Request: Output, word for word, every line from the start of the listing down to and including the line that contains "floor_edge_r = 12; // [4:0.5:14]"; include nothing else.

+++++

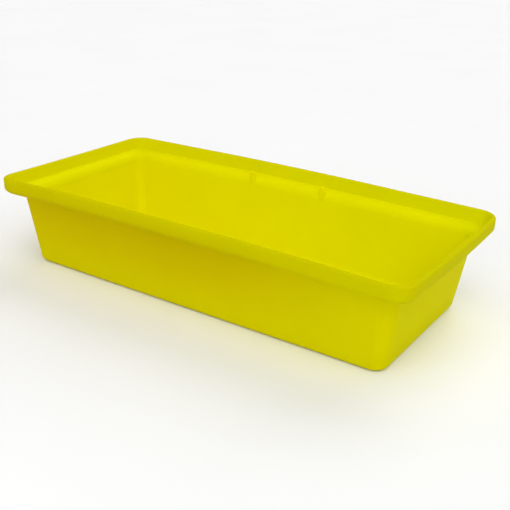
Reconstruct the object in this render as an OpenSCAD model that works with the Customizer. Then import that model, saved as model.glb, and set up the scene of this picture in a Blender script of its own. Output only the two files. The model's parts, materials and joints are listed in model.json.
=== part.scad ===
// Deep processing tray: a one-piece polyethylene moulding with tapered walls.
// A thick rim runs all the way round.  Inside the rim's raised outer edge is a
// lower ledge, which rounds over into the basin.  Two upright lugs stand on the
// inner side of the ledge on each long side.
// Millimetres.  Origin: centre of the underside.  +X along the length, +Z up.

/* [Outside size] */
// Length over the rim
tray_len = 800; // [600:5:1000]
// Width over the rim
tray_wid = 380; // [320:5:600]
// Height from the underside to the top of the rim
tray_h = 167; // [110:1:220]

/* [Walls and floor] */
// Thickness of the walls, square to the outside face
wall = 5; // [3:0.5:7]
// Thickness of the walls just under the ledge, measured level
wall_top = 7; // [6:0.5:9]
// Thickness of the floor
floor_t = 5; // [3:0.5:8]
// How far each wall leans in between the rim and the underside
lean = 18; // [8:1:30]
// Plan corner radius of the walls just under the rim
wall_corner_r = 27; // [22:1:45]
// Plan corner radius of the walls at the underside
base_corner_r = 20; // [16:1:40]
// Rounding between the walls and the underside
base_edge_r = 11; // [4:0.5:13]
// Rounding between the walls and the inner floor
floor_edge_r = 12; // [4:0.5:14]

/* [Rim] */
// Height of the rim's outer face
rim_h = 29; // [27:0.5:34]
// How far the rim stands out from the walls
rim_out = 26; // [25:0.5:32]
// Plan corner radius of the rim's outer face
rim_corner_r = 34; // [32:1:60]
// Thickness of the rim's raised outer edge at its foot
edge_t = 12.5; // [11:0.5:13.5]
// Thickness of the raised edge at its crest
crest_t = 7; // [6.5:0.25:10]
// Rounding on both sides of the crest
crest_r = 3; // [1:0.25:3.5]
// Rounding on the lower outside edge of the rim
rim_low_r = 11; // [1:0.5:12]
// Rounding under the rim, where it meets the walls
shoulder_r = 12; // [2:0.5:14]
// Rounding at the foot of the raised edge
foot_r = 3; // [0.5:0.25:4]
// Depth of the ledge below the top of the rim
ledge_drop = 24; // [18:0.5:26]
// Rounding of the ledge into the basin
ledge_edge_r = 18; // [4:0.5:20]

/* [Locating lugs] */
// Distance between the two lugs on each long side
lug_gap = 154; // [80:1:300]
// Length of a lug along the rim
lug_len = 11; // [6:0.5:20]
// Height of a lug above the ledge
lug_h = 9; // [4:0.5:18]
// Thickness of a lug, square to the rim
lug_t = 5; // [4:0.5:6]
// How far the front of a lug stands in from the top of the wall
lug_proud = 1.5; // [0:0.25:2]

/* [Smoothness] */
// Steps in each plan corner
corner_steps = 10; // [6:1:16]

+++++

Exercise result:
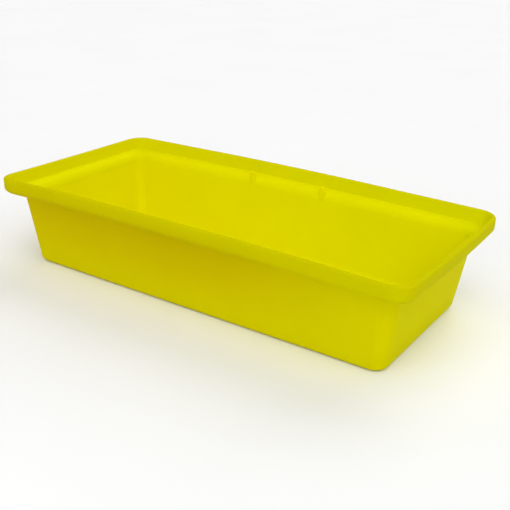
Reconstruct the object in this render as an OpenSCAD model that works with the Customizer. Then import that model, saved as model.glb, and set up the scene of this picture in a Blender script of its own. Output only the two files. The model's parts, materials and joints are listed in model.json.
=== part.scad ===
// Deep processing tray: a one-piece polyethylene moulding with tapered walls.
// A thick rim runs all the way round.  Inside the rim's raised outer edge is a
// lower ledge, which rounds over into the basin.  Two upright lugs stand on the
// inner side of the ledge on each long side.
// Millimetres.  Origin: centre of the underside.  +X along the length, +Z up.

/* [Outside size] */
// Length over the rim
tray_len = 800; // [600:5:1000]
// Width over the rim
tray_wid = 380; // [320:5:600]
// Height from the underside to the top of the rim
tray_h = 167; // [110:1:220]

/* [Walls and floor] */
// Thickness of the walls, square to the outside face
wall = 5; // [3:0.5:7]
// Thickness of the walls just under the ledge, measured level
wall_top = 7; // [6:0.5:9]
// Thickness of the floor
floor_t = 5; // [3:0.5:8]
// How far each wall leans in between the rim and the underside
lean = 18; // [8:1:30]
// Plan corner radius of the walls just under the rim
wall_corner_r = 27; // [22:1:45]
// Plan corner radius of the walls at the underside
base_corner_r = 20; // [16:1:40]
// Rounding between the walls and the underside
base_edge_r = 11; // [4:0.5:13]
// Rounding between the walls and the inner floor
floor_edge_r = 12; // [4:0.5:14]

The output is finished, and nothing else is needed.